Dans ses réponses aux questions préjudicielles, la Cour de justice a procédé en deux temps. Elle a qualifié, d’abord, les prestations en cause au regard du droit de l’Union européenne. La question sur ce point était celle de savoir s’il s’agissait, dans l’affaire au principal, de prestations d’assistance sociale ou d’allocations chômage. Au sens de la directive 2004/38 ainsi que de la jurisprudence de la Cour de justice, les premières sont octroyées à des individus qui ne disposent pas de ressources suffisantes pour faire face à des besoins élémentaires. Les secondes, en revanche, sont destinées à faciliter l’accès à l’emploi d’un citoyen de l’Union sur le territoire de l’Etat membre d’accueil. Dès lors que dans l’affaire au principal, ‘la fonction prépondérante’ des prestations a été de garantir le minimum des moyens d’existence des requérants (pt 45), la Cour a jugé qu’il s’agit de prestations d’assistance sociale.

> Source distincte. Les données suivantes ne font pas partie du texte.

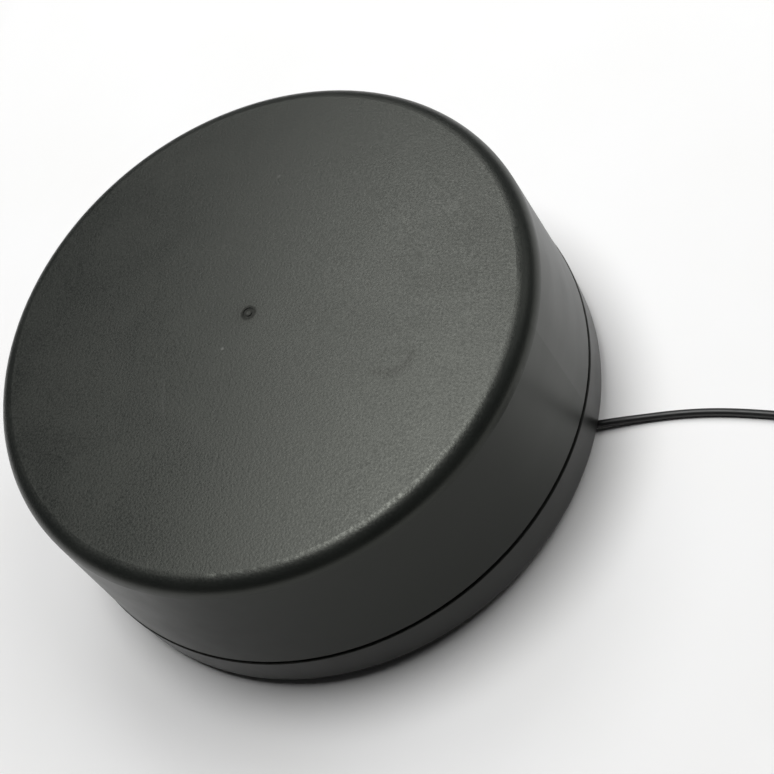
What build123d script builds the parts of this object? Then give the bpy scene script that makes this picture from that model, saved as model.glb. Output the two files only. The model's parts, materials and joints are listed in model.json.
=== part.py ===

En ce qui concerne, ensuite, la violation du principe de non-discrimination, la Cour de justice a rappelé qu’au sens de l’article 7, paragraphe 2, de la directive 2004/38, il faut déterminer si la durée du chômage involontaire d’un citoyen de l’Union est celle prescrite dans ledit article, à savoir six mois après la cessation de son activité salariée dans un Etat membre d’accueil. Dans l’affaire au principal, la durée du chômage de Madame Alimanovic et de sa fille a été supérieure au délai prescrit. La conséquence en a été que les requérantes ont perdu leurs statuts de ‘chercheuses d’emploi’ et ne pouvaient donc plus faire valoir un droit de séjour sur le territoire allemand, conformément à l’arrêt Dano au sens duquel, un citoyen de l’Union perd son droit de séjour sur le territoire d’un Etat membre d’accueil, lorsque sa subsistance dépend exclusivement de l’assistance sociale octroyée par les autorités dudit Etat. Dès lors que, dans l’affaire au principal, la législation allemande a permis aux intéressées de connaître, sans ambiguïté, leurs droits et obligations s’agissant des conditions matérielles et temporelles devant être satisfaites afin de pouvoir bénéficier d’une allocation chômage, elle a été jugée conforme au principe de non-discrimination, au sens du droit de l’Union européenne.